start

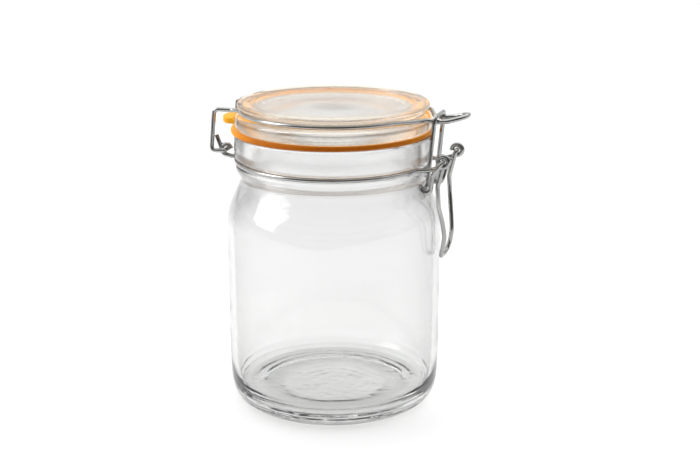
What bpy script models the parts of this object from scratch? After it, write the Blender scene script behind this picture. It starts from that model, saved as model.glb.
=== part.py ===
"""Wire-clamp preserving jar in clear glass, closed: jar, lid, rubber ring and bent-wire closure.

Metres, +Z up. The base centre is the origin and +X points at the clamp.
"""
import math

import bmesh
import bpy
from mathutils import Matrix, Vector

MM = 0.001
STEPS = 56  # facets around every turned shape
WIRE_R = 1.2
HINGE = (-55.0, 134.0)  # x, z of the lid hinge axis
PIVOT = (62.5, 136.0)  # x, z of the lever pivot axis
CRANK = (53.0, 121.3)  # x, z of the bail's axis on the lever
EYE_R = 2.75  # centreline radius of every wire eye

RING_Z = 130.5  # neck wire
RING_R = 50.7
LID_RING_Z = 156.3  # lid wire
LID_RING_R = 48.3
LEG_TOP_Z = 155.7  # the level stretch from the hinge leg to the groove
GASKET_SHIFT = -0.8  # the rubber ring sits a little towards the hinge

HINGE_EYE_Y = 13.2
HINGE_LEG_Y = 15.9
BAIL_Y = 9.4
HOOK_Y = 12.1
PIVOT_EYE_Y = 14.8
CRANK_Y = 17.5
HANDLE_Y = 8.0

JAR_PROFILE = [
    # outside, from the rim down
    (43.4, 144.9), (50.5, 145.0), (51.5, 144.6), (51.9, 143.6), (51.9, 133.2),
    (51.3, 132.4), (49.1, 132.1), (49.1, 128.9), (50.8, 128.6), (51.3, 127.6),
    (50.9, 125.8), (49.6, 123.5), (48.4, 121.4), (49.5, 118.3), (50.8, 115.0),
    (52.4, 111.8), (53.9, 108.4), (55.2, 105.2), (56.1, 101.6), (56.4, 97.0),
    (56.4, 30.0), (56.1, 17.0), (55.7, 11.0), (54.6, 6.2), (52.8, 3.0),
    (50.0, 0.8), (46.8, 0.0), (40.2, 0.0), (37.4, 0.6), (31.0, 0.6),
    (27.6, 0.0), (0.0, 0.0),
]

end

■ **WORK REQUIRED**:
Copy exactly the lines that run from the first line of the data to the line containing "and bent-wire closure.", please, with both ends included and nothing else.

■ **RESPONSE**:
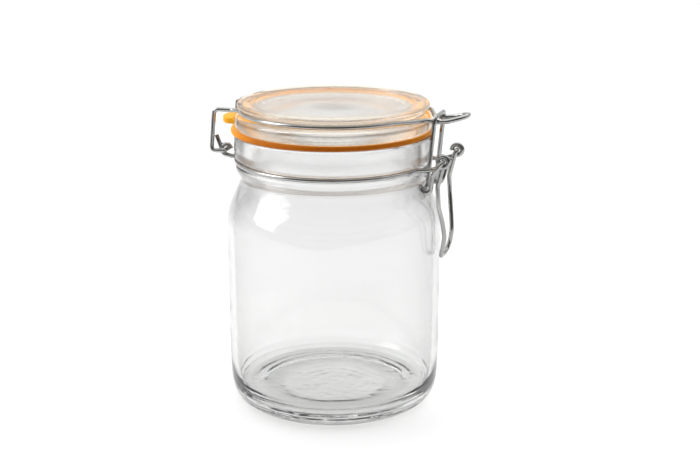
What bpy script models the parts of this object from scratch? After it, write the Blender scene script behind this picture. It starts from that model, saved as model.glb.
=== part.py ===
"""Wire-clamp preserving jar in clear glass, closed: jar, lid, rubber ring and bent-wire closure.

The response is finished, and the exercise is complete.